VF in the News

VF Partners with Northwestern University to Open Vasculitis Program

The Vasculitis Foundation and Northwestern Memorial Hospital’s Division of Rheumatology have launched the health system’s first Vasculitis Clinical Research Program. Vasculitis is an immune system disorder that causes destructive inflammation of the blood vessels, including arteries, veins, and capillaries. It is estimated about 1 in 3,300 people suffer from vasculitis. While there are several types of vasculitis, each type is categorized by the size of the blood vessel affected.

The Vasculitis Clinical Research Program at Northwestern Memorial Hospital will provide comprehensive care for patients with vasculitis and supports clinical and translational research into the epidemiology and treatment of these diseases. The clinic will offer patients coordinated care by a variety of clinical specialists including pulmonary disease, renal disease, dermatology, otorhinolaryngology, and other disciplines involved in vasculitis care.

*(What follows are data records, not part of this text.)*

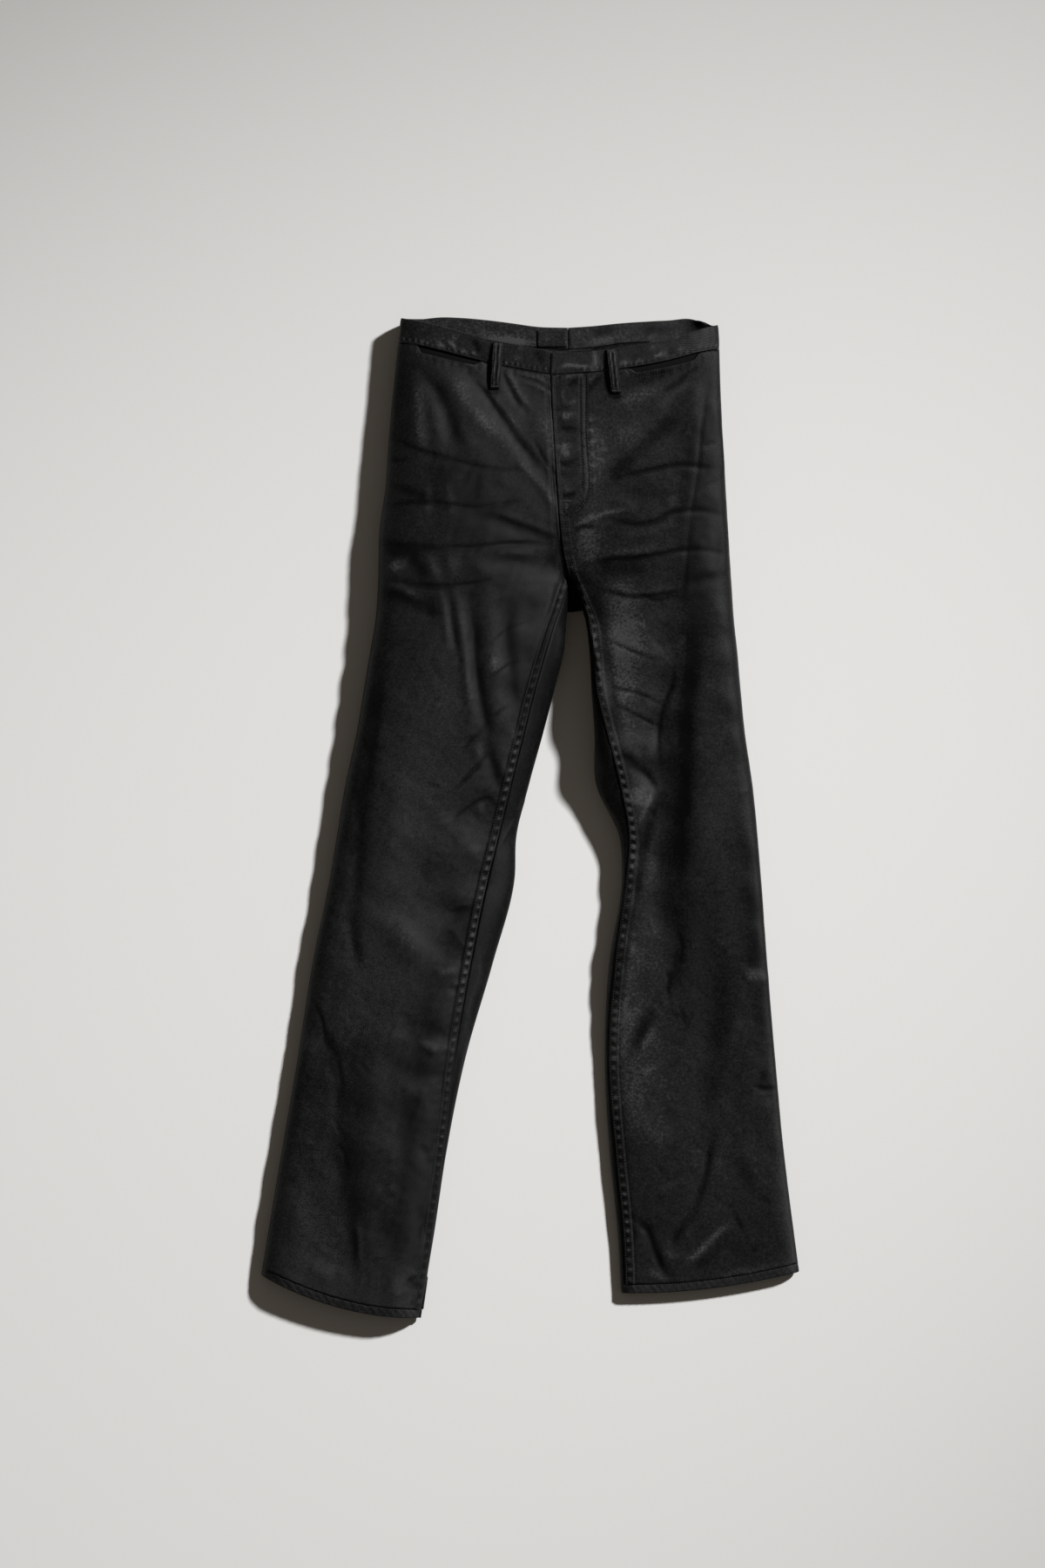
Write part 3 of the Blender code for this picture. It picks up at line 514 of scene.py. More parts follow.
thighLeft = [
    (3, 1.6, 0.8, [(657, 652), (664, 667), (671, 684), (675, 708), (682, 738), (688, 768),
                   (694, 806)]),
    (6.5, -1.6, -0.45, [(679, 674), (685, 700), (691, 728), (697, 759), (701, 792), (705, 826),
                        (712, 858)]),
    (2.3, -1, -0.96, [(694, 733), (712, 742), (732, 750), (747, 756), (761, 758)]),
    (2.3, -1, -0.96, [(700, 787), (713, 792), (728, 795), (743, 801), (757, 808)]),
    (2.3, -1, -0.96, [(708, 810), (726, 819), (743, 828), (756, 834)]),
    (30, 2.2, 0.35, [(722, 706), (730, 735), (728, 770)]),
    (20, 1.4, 0.3, [(720, 812), (730, 838), (728, 862)]),
    (2.8, -1.2, -0.72, [(775, 752), (771, 786), (762, 808), (756, 836), (755, 860), (758, 880)]),
    (5, 0.9, 0.3, [(748, 838), (746, 862), (744, 876)]),
    (7.5, -2.4, -0.9, [(706, 862), (722, 875), (737, 888), (748, 900)]),
    (4.5, -1.4, -0.6, [(738, 888), (746, 896), (752, 907)]),
    (13, 2.6, 0.9, [(731, 900), (733, 915), (731, 930)]),
    (3, 1.2, 0.8, [(749, 905), (744, 921), (737, 936), (730, 948)]),
    (6, -1.8, -0.5, [(757, 912), (749, 932), (741, 956), (735, 985), (730, 1020), (727, 1050)]),
    (9, 1.2, 0.3, [(752, 950), (747, 980), (742, 1010), (736, 1040)]),
    (10, -1.4, -0.85, [(802, 690), (795, 740), (790, 790), (787, 840), (786, 890), (780, 945),
                       (780, 1000), (777, 1058)]),
    (9, 0.9, 0.25, [(772, 700), (778, 740), (772, 800), (766, 850)]),
    (4, 0.8, 0.5, [(846, 911), (855, 908), (862, 905)]),
    (8, 0.8, 0.35, [(852, 925), (856, 940), (858, 958)]),
    (16, 1, 0.2, [(812, 900), (810, 960), (804, 1010)]),
]
calfLeft = [
    (16, 2.2, 0.55, [(730, 1056), (722, 1100), (718, 1140), (714, 1184), (712, 1206)]),
    (6, -1.5, -0.5, [(724, 1050), (718, 1086), (711, 1120), (707, 1158)]),
    (7, -2, -0.7, [(752, 1150), (744, 1166), (734, 1184), (726, 1202), (712, 1221)]),
    (4.5, 1, 0.45, [(753, 1176), (744, 1190), (735, 1206)]),
    (5, 1, 0.4, [(757, 1222), (744, 1228), (732, 1237)]),
    (8, -1.6, -0.5, [(778, 1054), (780, 1080), (776, 1104), (770, 1124), (769, 1142)]),
    (2.4, -0.7, -0.6, [(763, 1112), (768, 1124), (766, 1136), (770, 1146)]),
    (2.4, -0.7, -0.5, [(779, 1070), (783, 1090), (779, 1108)]),
    (2.4, -0.6, -0.5, [(781, 1156), (784, 1165), (786, 1175)]),
    (15, -2.2, -0.45, [(828, 1090), (825, 1130), (822, 1175), (814, 1225), (808, 1270),
                       (806, 1310)]),
    (8, 1.8, 0.9, [(853, 1126), (862, 1121), (874, 1122), (882, 1130)]),
    (6, 0.9, 0.3, [(849, 1166), (842, 1184), (836, 1204)]),
    (10, -0.9, -0.3, [(860, 1150), (868, 1170), (876, 1190)]),
    (3, -1.2, -0.8, [(864, 1246), (876, 1250), (892, 1250)]),
    (9, -0.9, -0.4, [(868, 1236), (880, 1240)]),
    (9, 0.9, 0.3, [(860, 1262), (874, 1266), (886, 1264)]),
    (20, 1.8, 0.45, [(720, 1272), (738, 1290), (756, 1308), (770, 1322)]),
    (4.5, -1.8, -0.75, [(822, 1296), (815, 1318), (810, 1346), (802, 1372), (794, 1392)]),
    (4, -1.5, -0.6, [(796, 1390), (786, 1404), (776, 1417), (769, 1434)]),
    (5, -2, -0.8, [(728, 1397), (742, 1411), (751, 1434), (758, 1452), (769, 1463)]),
    (9, 1.4, 0.25, [(764, 1424), (768, 1440), (772, 1452)]),
    (4, 2, 1, [(783, 1453), (800, 1439), (818, 1420), (838, 1403)]),
    (6, -1.2, -0.35, [(792, 1460), (812, 1444), (832, 1426)]),
    (4, 1, 0.7, [(742, 1461), (754, 1464), (765, 1469)]),
    (4, 0.9, 0.55, [(820, 1463), (850, 1460), (880, 1455), (906, 1450)]),
    (3, 0.5, 0.3, [(753, 1369), (770, 1360), (787, 1352)]),
    (14, 0.9, 0.25, [(850, 1290), (862, 1330), (872, 1380)]),
    (10, -0.9, -0.3, [(846, 1320), (854, 1350), (866, 1376)]),
    (3, -0.6, -0.4, [(842, 1392), (848, 1404), (852, 1412)]),
]
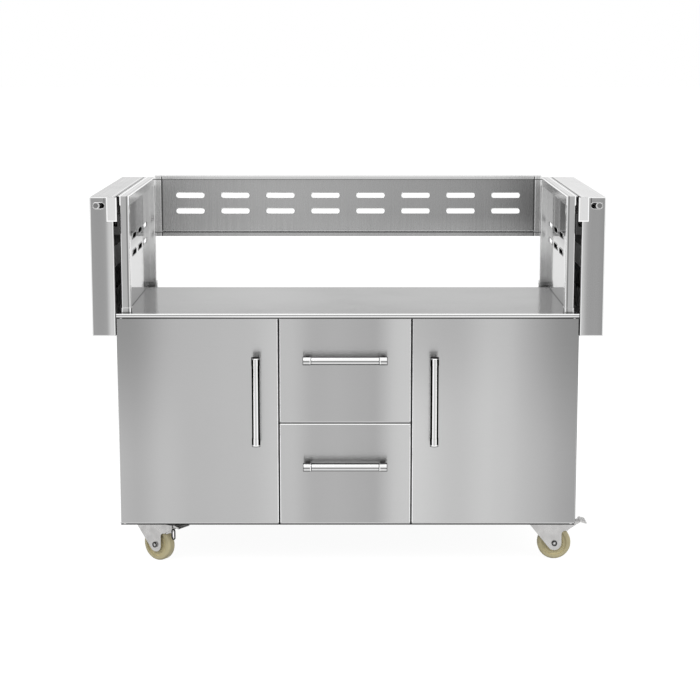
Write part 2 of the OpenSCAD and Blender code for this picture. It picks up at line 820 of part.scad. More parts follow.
// The front's liner and the box are one folded piece; the box's top edges are hemmed
module drawer_box(level) color(brushed) translate([bay_shift, 0, 0]) {
    y0 = y_door + door_t;
    z0 = front_low(level) + box_up;
    front_liner([-bay_half + front_gap / 2, front_low(level)],
        [bay_half - front_gap / 2, front_top(level)]);
    difference() {
        union() {
            block([-box_half, y0 - press_d, z0], [box_half, y0 + box_d, z0 + box_h]);
        }
        block([-box_half + box_sheet, y0 - press_d + box_sheet, z0 + box_sheet],
            [box_half - box_sheet, y0 + box_d - box_sheet, z0 + box_h + over]);
    }
    for (s = [-1, 1]) on_side(s)
        block([box_half - box_hem, y0 + box_sheet, z0 + box_h - box_hem_h],
            [box_half, y0 + box_d, z0 + box_h]);
    block([-box_half, y0 + box_d - box_hem, z0 + box_h - box_hem_h],
        [box_half, y0 + box_d, z0 + box_h]);
}

// Drawer slides: three nested channels, drawn from the cabinet's wall towards the box

module channel_2d(from, to, half) {
    translate([from, -half]) square([to - from, half * 2]);
}

module outer_slide_2d() difference() {
    channel_2d(0, outer_flange, slide_h / 2);
    channel_2d(slide_wall, outer_flange + over, slide_h / 2 - slide_wall);
}

module middle_slide_2d() {
    half = slide_h / 2 - middle_drop;
    difference() {
        channel_2d(slide_wall + middle_gap, slide_w - slide_wall - middle_gap, half);
        channel_2d(slide_wall * 2 + middle_gap, slide_w, half - slide_wall);
    }
}

module inner_slide_2d() {
    half = slide_h / 2 - inner_drop;
    difference() {
        channel_2d(slide_wall * 2 + middle_gap + slip, slide_w, half);
        channel_2d(0, slide_w - slide_wall, half - slide_wall);
    }
}

// Places a slide profile on both walls of a drawer's bay
module slides(level) {
    y0 = y_body + slide_set;
    for (s = [-1, 1]) translate([bay_shift, 0, front_low(level) + box_up + box_h / 2]) on_side(s)
        translate([bay_half - web_half, 0, 0]) mirror([1, 0, 0])
            along_y(y0, y0 + slide_len) children();
}

module drawer_outer_rails() color(zinc) for (level = [0, 1]) slides(level) outer_slide_2d();
module middle_rails(level) color(zinc) slides(level) middle_slide_2d();
module drawer_rails(level) color(zinc) slides(level) inner_slide_2d();

// Casters, drawn with the swivel axis at the origin and the wheel towards +x

module at_caster(sx, sy, turn) {
    translate([sx * (cab_half - caster_in_x), sy < 0 ? y_door + caster_in_y : y_rear - caster_in_y,
        0]) rotate([0, 0, turn]) children();
}

// Where a line from p touches the circle of radius r about c, on the low side
function touch(p, c, r) = let (a = atan2(p[1] - c[1], p[0] - c[0]) + acos(r / norm(p - c)))
    c + r * [cos(a), sin(a)];

module fork_side_2d() {
    axle = [trail, axle_z];
    back = [-fork_back, fork_top];
    difference() {
        union() {
            polygon([back, touch(back, axle, boss_r), axle, [trail + boss_r, axle_z],
                [trail + boss_r, notch_z], [arm_u, notch_z], [fork_front, arm_tip_z],
                [fork_front, fork_top]]);
            translate(axle) circle(boss_r);
            translate([trail + boss_r, notch_z - notch_r]) difference() {
                square(notch_r);
                translate([notch_r, 0]) circle(notch_r);
            }
        }
        translate(axle) circle(bolt_r + fit);
    }
}

module fork(turn, sx, sy, braked) color(zinc) at_caster(sx, sy, turn) difference() {
    union() {
        for (y = [-fork_in - fork_t, fork_in]) along_y(y, y + fork_t) fork_side_2d();
        block([-fork_back, -fork_in, fork_top - fork_t], [crown_plate_u, fork_in, fork_top]);
        translate([0, 0, crown_low]) cylinder(r = crown_r, h = crown_t);
    }
    translate([0, 0, crown_low - over]) cylinder(r = king_r + fit, h = crown_t + over * 2);
    if (braked) translate([brake_u, fork_in + fork_t + over, brake_z]) rotate([90, 0, 0])
        cylinder(r = brake_r + fit, h = (fork_in + fork_t + over) * 2);
}

module axle(turn, sx, sy) color(polished) at_caster(sx, sy, turn) translate([trail, 0, axle_z])
    rotate([90, 0, 0]) {
        cylinder(r = axle_r, h = fork_in * 2, center = true);
        cylinder(r = bolt_r, h = (fork_in + fork_t) * 2, center = true);
        translate([0, 0, fork_in + fork_t]) difference() {
            cylinder(r = bolt_head_r, h = bolt_head_t);
            translate([0, 0, bolt_head_t - socket_deep])
                cylinder(r = socket_r, h = socket_deep + over, $fn = 6);
        }
        translate([0, 0, -fork_in - fork_t - bolt_head_t * 2])
            cylinder(r = bolt_head_r, h = bolt_head_t * 2, $fn = 6);
    }

module wheel(turn, sx, sy) color(nylon) at_caster(sx, sy, turn) translate([trail, 0, axle_z])
    rotate([90, 0, 0]) rotate_extrude($fn = 96) difference() {
        union() {
            translate([axle_r + fit, -wheel_w / 2])
                square([wheel_r - tread_r - axle_r - fit, wheel_w]);
            translate([axle_r + fit, -wheel_w / 2 + tread_r])
                square([wheel_r - axle_r - fit, wheel_w - tread_r * 2]);
            for (e = [-1, 1])
                translate([wheel_r - tread_r, e * (wheel_w / 2 - tread_r)]) circle(tread_r);
            translate([axle_r + fit, -fork_in + slip])
                square([hub_r - axle_r - fit, (fork_in - slip) * 2]);
        }
        for (e = [-1, 1])
            translate([hub_r, e * wheel_w / 2 - web_cut])
                square([wheel_r - rim_in - hub_r, web_cut * 2]);
    }

// Pulls an outline of the brake, in shares about its pivot, across the caster
module brake_slab(shares, half) {
    along_y(-half, half) translate([brake_u, brake_z])
        polygon([for (p = shares) [p[0] * brake_len, p[1] * brake_high]]);
}

module brake(turn, sx, sy) color(zinc) at_caster(sx, sy, turn) {
    brake_slab(lever_shares, brake_half);
    brake_slab(tread_shares, pedal_w / 2);
    along_y(-pedal_w / 2, pedal_w / 2) translate([brake_u, brake_z])
        for (p = ridge_shares) translate([p[0] * brake_len, p[1] * brake_high]) circle(ridge_r);
    translate([brake_u, fork_in + fork_t, brake_z]) rotate([90, 0, 0])
        cylinder(r = brake_r, h = (fork_in + fork_t) * 2);
}

module caster_plates() color(zinc) caster_spots() difference() {
    union() {
        block([-plate_len / 2, -plate_wid / 2, z_base - caster_plate_t],
            [plate_len / 2, plate_wid / 2, z_base]);
        translate([0, 0, z_race]) cylinder(r = race_r, h = race_t);
        translate([0, 0, crown_low - slip]) cylinder(r = king_r, h = z_base - crown_low);
        translate([0, 0, crown_low - slip - king_head_t])
            cylinder(r = king_head_r, h = king_head_t);
    }
    bolt_spots() translate([0, 0, z_base - caster_plate_t - over])
        cylinder(r = bolt_r + hole_slack, h = caster_plate_t + over * 2);
}

module caster_bolts() color(zinc) caster_spots() bolt_spots() {
    translate([0, 0, z_base - caster_plate_t])
        cylinder(r = bolt_r, h = caster_plate_t + plate_t + nut_h);
    translate([0, 0, z_base - caster_plate_t - button_h])
        cylinder(r = bolt_head_r, h = button_h);
    translate([0, 0, z_floor]) cylinder(r = nut_r, h = nut_h, $fn = 6);
}

base_pan();
side_panel(-1);  // left_side_panel
side_panel(1);  // right_side_panel
cabinet_back_panel();
deck_pan();
deck_braces();
divider(-1);  // left_divider
divider(1);  // right_divider
post_sockets();
side_frame(-1);  // left_side_frame
side_frame(1);  // right_side_frame
vent_panel(-1);  // left_vent_panel
vent_panel(1);  // right_vent_panel
rear_vent_panel();
shelf_brackets(-1);  // left_shelf_brackets
shelf_brackets(1);  // right_shelf_brackets
shelf_pivot_pins();
shelf_cover_plates();
shelf_bumpers();
drawer_outer_rails();
door_pivot_pins();
door_catches();
frame_screws();
caster_plates();
caster_bolts();
door_panel(-1);  // left_door_panel
door_liner(-1);  // left_door_liner
door_handle(-1);  // left_door_handle
door_panel(1);  // right_door_panel
door_liner(1);  // right_door_liner
door_handle(1);  // right_door_handle
drawer_front(1);  // upper_drawer_front
drawer_box(1);  // upper_drawer_box
drawer_handle(1);  // upper_drawer_handle
drawer_rails(1);  // upper_drawer_rails
middle_rails(1);  // upper_middle_rails
drawer_front(0);  // lower_drawer_front
drawer_box(0);  // lower_drawer_box
drawer_handle(0);  // lower_drawer_handle
drawer_rails(0);  // lower_drawer_rails
middle_rails(0);  // lower_middle_rails
shelf(-1);  // left_shelf
shelf(1);  // right_shelf
shelf_bushes(-1);  // left_shelf_bushes
shelf_bushes(1);  // right_shelf_bushes
fork(front_left_angle, -1, -1, true);  // front_left_fork
axle(front_left_angle, -1, -1);  // front_left_axle
wheel(front_left_angle, -1, -1);  // front_left_wheel
brake(front_left_angle, -1, -1);  // front_left_brake
fork(front_right_angle, 1, -1, true);  // front_right_fork
axle(front_right_angle, 1, -1);  // front_right_axle
wheel(front_right_angle, 1, -1);  // front_right_wheel
brake(front_right_angle, 1, -1);  // front_right_brake
fork(rear_left_angle, -1, 1, false);  // rear_left_fork
axle(rear_left_angle, -1, 1);  // rear_left_axle
wheel(rear_left_angle, -1, 1);  // rear_left_wheel
fork(rear_right_angle, 1, 1, false);  // rear_right_fork
axle(rear_right_angle, 1, 1);  // rear_right_axle
wheel(rear_right_angle, 1, 1);  // rear_right_wheel
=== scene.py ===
# %% [markdown]
# # A stainless grill cart
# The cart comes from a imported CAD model, in metres, with the floor at z = 0 and its front towards -Y.
# This lesson gives it its finishes and the small parts that a workshop adds last, and sets the light
# and the camera. The CAD parts stay where they are: only their materials change.

# %% Frame
import json
import math
import bmesh
import bpy
import numpy as np
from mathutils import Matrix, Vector

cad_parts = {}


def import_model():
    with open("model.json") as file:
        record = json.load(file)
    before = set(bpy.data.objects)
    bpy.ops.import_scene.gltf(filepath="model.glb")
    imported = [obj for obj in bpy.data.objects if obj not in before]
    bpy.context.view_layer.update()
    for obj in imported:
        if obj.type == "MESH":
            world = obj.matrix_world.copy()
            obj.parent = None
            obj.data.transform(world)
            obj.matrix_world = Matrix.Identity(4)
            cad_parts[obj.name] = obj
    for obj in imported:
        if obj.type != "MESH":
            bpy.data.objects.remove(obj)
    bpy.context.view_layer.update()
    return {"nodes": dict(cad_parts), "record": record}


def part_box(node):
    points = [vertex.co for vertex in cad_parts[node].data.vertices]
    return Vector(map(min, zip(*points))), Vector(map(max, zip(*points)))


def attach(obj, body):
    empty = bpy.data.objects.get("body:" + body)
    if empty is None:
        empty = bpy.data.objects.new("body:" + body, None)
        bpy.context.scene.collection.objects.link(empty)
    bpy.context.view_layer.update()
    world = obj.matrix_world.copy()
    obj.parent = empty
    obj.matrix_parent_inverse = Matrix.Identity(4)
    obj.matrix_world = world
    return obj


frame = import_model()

MM = 0.001
X, Y, Z = 0, 1, 2
nodes = frame["nodes"]
scene = bpy.context.scene

# %% [markdown]
# ## Camera
# The picture was taken from about four metres away with a long lens, a little above the cart and
# pointing slightly down. A short lens close by could fill the frame as well, but its uprights would
# lean, and a long one keeps them nearly upright. The small negative shift moves the frame down
# without tilting the camera further.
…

Karen Hirsch, President of the VF Board of Directors, says the new center exemplifies how organizations can work together. “The collaboration with Northwestern is an exciting new way that the Vasculitis Foundation is addressing the needs of those with vasculitis,” says Hirsch. “It is important for residents in the Chicagoland area to have this resources, and it will serve as a model for future collaborations.”

AmyArcher

Amy Archer, MD, PhD

Dr. Amy Archer, a rheumatologist at Northwestern Memorial Hospital, was named director of the new Vasculitis Clinical Research Program recently.

“We know that early and accurate diagnosis is critical for avoiding permanent damage to vital organs and blood vessels affected by vasculitis. It’s imperative that patients have a comprehensive care center that can help accurately identify and treat the disease,” says Archer. “This unique collaboration allows us to grow a strong research and training program that will drive advancements in the treatment of this disease for our patients.”